His roots were in England and his youth was spent there in prep schools, Dulwich college, of which he dearly loved, and his work life included working a short time in a bank followed by years of free-lancing, writing as a journalist, short-story writer and playwright. He had a series for the Saturday Evening Post for several years. Later he preferred to write about English people in English settings and was even working on a novel when he died in 1975.

During the 1940s, Wodehouse was caught up with the Nazi invasion while he was living in France. A fascinating account of this tumultuous period for him is “Wodehouse at War” written by a journalist, Lain Sproat. Sproat spent many years trying to persuade the home office in Britain to reveal the secret dossier of interviews and letters pertaining to the accusation that Wodehouse was a traitor and coward for the five broadcasts he made on the German radio. In 1980 Sproat finally was granted access to the secret files and discovered enough evidence to prove Wodehouse’s innocence after 40 years.

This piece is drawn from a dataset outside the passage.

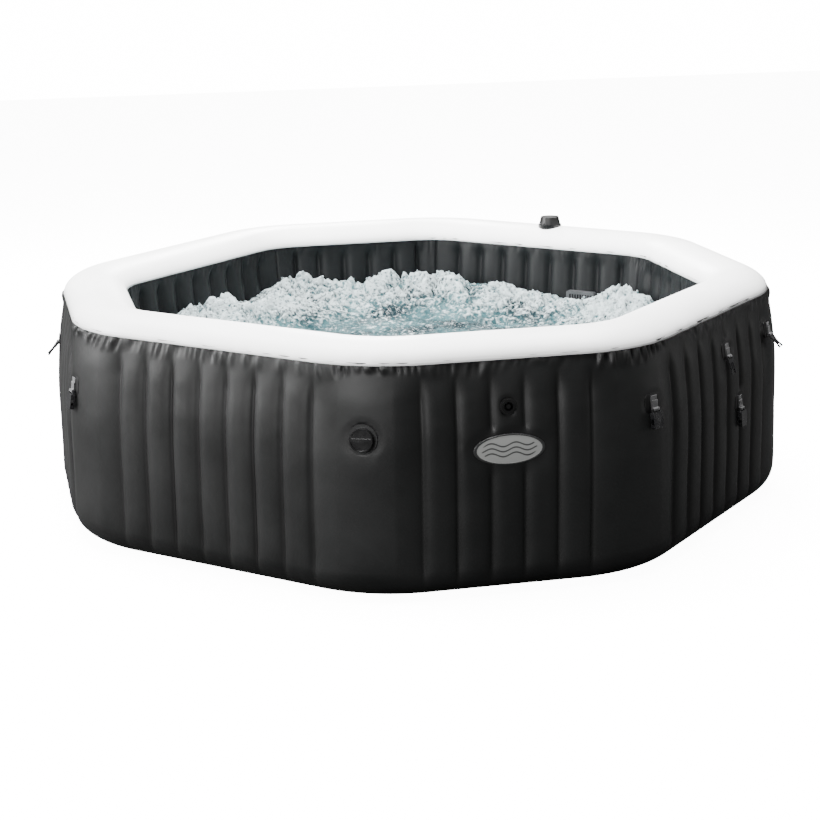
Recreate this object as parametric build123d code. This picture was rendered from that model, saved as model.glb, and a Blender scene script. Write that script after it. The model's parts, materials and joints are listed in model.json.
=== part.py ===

Wodehouse had unknowingly made the broadcasts oblivious of the repercussions that might occur. He thought it was a way to thank his American readers for the generous notes and gifts they sent him in appreciation of his writing. The BBC made a broadcast accusing him of collaborating with the enemy and using the broadcasts for spreading propaganda. The original texts included in Sproat’s book showed the broadcasts were merely humorous accounts of his interment at the time.

Immediately following the war, he was investigated for charges of treason but through letters and interviews they proved his innocence.

But it wasn’t until Sproat’s publication that the world was able to learn of this innocence. It was a dark time in Wodehouse’s career not to be forgotten, but it seems that Britain had finally believed in his innocence since the Queen Mother bestowed knighthood on him in 1975 just before his death.

For further reading about P. G. Wodehouse, several of his books are available at the LVCC Next Chapter Bookstore in Fredonia.